Epstein’s response further obfuscates his error by pointing to a line in a report that says the NSA generally destroys Americans’ e-mails that it inadvertently collected due to an equipment malfunction. That is true, but the agency does not filter for such messages every ninety days. And, more importantly, that was not the sort of accidental collection he was talking about. His false line about a regular filtering process instead came after a sentence describing how the PRISM system, while targeting foreigners, “incidentally also picked up data about Americans,” and in the context of the broader paragraph, it signaled that readers should dismiss any belief that this incidental collection meant that Snowden’s exposure of PRISM “qualified as whistle-blowing.”

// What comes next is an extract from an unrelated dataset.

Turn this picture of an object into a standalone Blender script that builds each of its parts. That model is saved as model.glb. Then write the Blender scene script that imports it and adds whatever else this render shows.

As for Epstein’s defense of his interpretation of the brief exchange between Snowden’s Russian lawyer and an interviewer, I point back to Epstein’s omission of its murky context and to his unjournalistic failure to follow up and seek explicit confirmation of what he presumed the lawyer meant. But it is fitting that in his parting shot, Epstein once again demonstrates his methodology of creating a scornful insinuation through a dubious rendition of the facts: while I have written much about surveillance drawing on information that came to light directly or indirectly because of Snowden’s leaks, I am not one of the reporters to whom he gave NSA secrets.